Il verbo coepi "io inizio" (tr.), "io ho origine" (intr.), è morfologicamente un perfetto (II pers. s. coepisti, etc.), ma ha il significato di un presente. È un verbo difettivo ed anomalo, anche se è chiara la sua derivazione da coepio, coepis, coepere, di identico significato. Dal sostantivo derivato coeptum "opera intrapresa" (anche coeptus, gen. coeptus, IV decl.), deriva il causativo coepto, coeptas, coeptavi, coeptatum, coeptare "iniziare, intraprendere" (tr.), "cominciare, avere inizio" (intr.). L'origine dei vocaboli in questione non è misteriosa:
coepi < *kom-apei
coepio < *kom-apio:
coeptum < *kom-aptom
coeptus < *kom-aptus
coepto < *kom-apto:
coepio < *kom-apio:
coeptum < *kom-aptom
coeptus < *kom-aptus
coepto < *kom-apto:
La base di queste forme è la stessa radice del verbo apio, apis, apere "allacciare, legare" con il derivato aptus "legato, connesso, associato, unito; pronto" (donde le parole italiane atto (agg.), adatto) e di apto, aptas, aptavi, aptatum, aptare "adattare, preparare" (donde l'italiano riattare).
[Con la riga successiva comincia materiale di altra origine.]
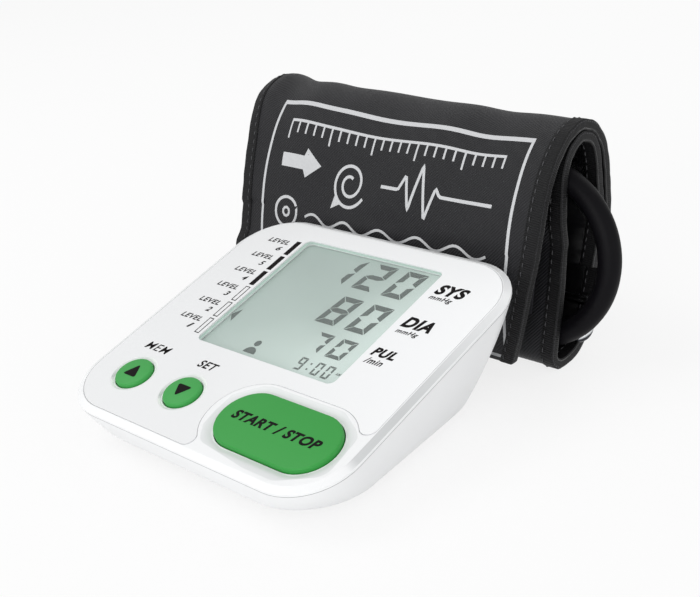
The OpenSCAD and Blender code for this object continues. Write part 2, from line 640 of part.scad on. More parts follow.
// ---- Pump ----
shaft_d = 2;
shaft_gap = 0.05;
can_t = 0.8;
head_t = 1.6;
module along_pump(x) placed() translate([x, motor_y, motor_z]) rotate([0, 90, 0]) children();
module pump_motor() color("#b9bcc2") along_pump(motor_x0) difference() {
    cylinder(h = motor_l, d = motor_d);
    translate([0, 0, can_t]) cylinder(h = motor_l - 2 * can_t, d = motor_d - 2 * can_t);
    translate([0, 0, -cut]) cylinder(h = motor_l + 1, d = shaft_d + 2 * shaft_gap);
}
module pump_rotor() color("#8a5a2c") along_pump(motor_x0) {
    translate([0, 0, 0.2]) cylinder(h = motor_l + 6, d = shaft_d);
    translate([0, 0, 3]) cylinder(h = motor_l - 6, d = motor_d - 2 * can_t - 3);
    // Eccentric that works the diaphragms
    translate([1, 0, motor_l + 1]) cylinder(h = 5, d = 6);
}
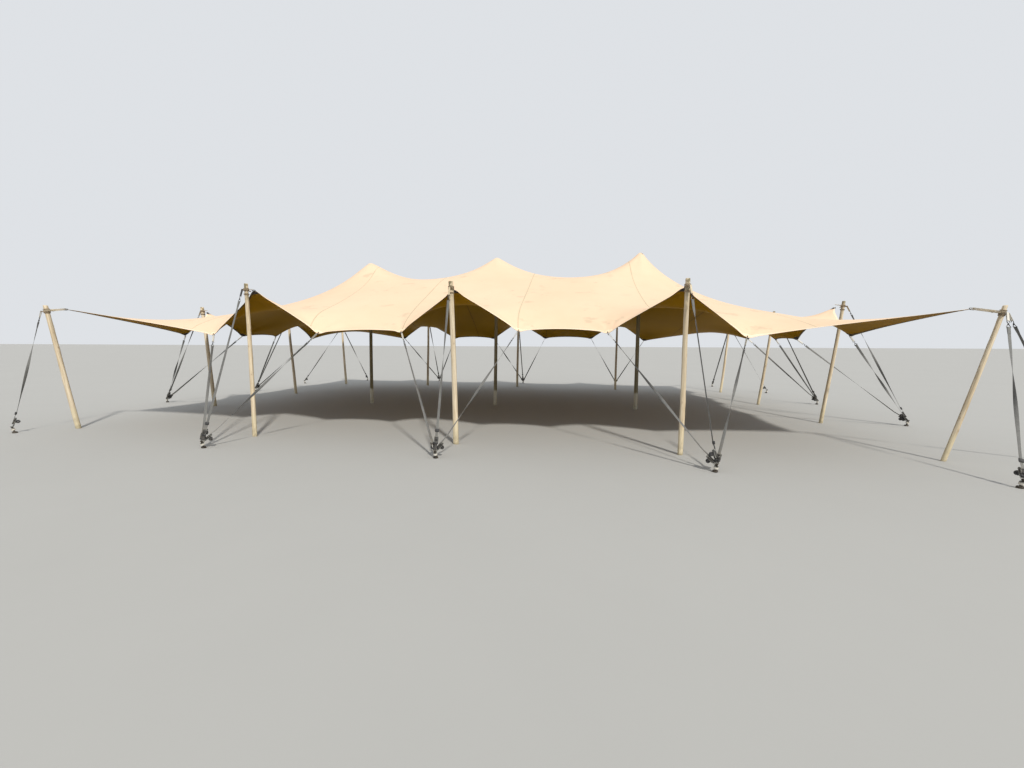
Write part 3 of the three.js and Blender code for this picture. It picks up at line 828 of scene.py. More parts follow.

Cos'è successo nel corso dei secoli durante la fase che dal latino arcaico ha portato al latino classico? Semplice: la vocale -a- si è indebolita in -e-, poi si è formato un dittongo secondario. Nella pronuncia ecclesiastica queste forme hanno /če-/: /'čepjo/ e /'čepto/. È evidente che la pronuncia ecclesiastica si è generata senza tenere conto dell'origine delle parole e che non spiega in alcun modo la loro formazione.